A family-run refrigeration business was fined £22,500 today after two employees were seriously injured in an explosion.

Jonathan Edwards and James Bellingham both suffered severe burns when they were engulfed in a fireball at the site of CLB Refrigeration in Ferry Lane, Rainham, on October 12 2012.

The company admitted two counts of breaching health and safety regulations following the incident, after which Mr Edwards spent five months in hospital recovering from 60 degree burns to his face and torso.

The company was given a £22,500 fine at Southwark Crown Court for failing to assess a risk and failure to eliminate and reduce a risk in contravention of the Dangerous Substances and Explosive Atmosphere regulations.

Catherine Rabiotti, prosecuting, told the court that Mr Edwards, 30, had been a trainee at the company for two months when the incident happened.

He and Mr Bellingham, 23, were using paint thinner borrowed from another company, which came into contact with a brazier being used to burn waste.

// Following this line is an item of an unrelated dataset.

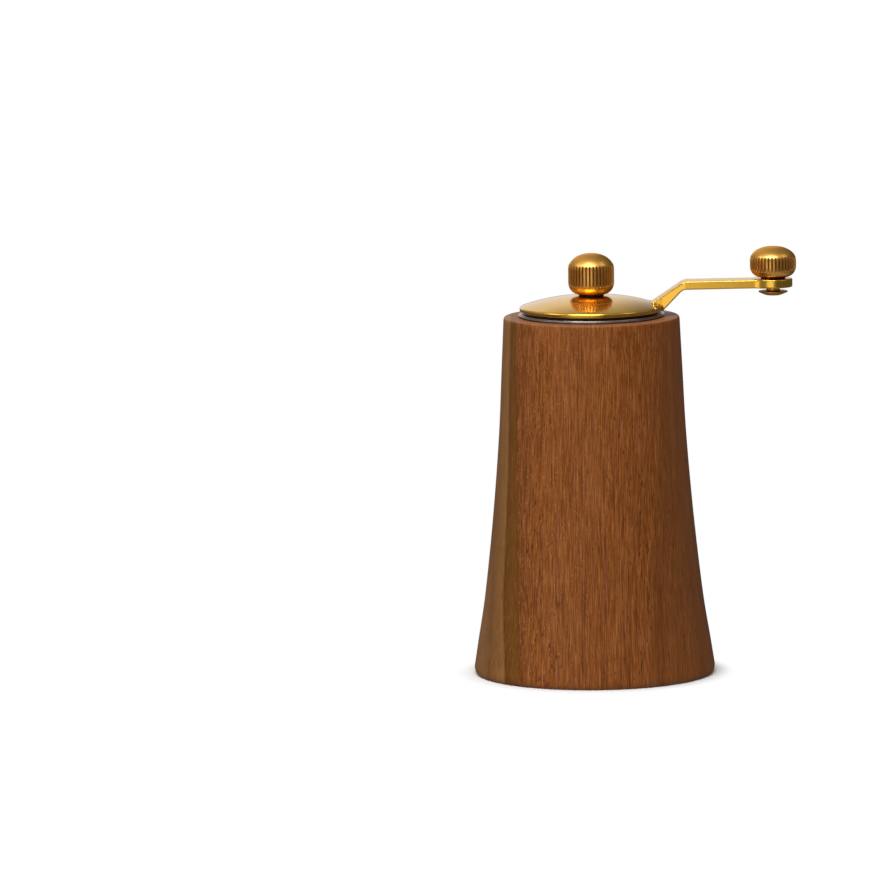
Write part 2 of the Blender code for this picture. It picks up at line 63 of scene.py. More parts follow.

Judge Martin Beddoe said: “Mr Edwards was very seriously injured – much more so than the other.

“The most probable explanation for the accident itself is that Mr Edwards, who had been a trainee for only two months, poured paint thinner onto that brazier.”

He added: “The defendant company fell far below what was required of it.

“This was a small company and it seems to me that smallness of it undermines the prospect that it had an excuse for its lack of involvement [in assessing the risk].”

Mr Edwards has not worked since the accident, the court was told.

The court heard that the company’s actions had not been the cause of the two men’s injuries.

It was also ordered to pay £9,243 in costs.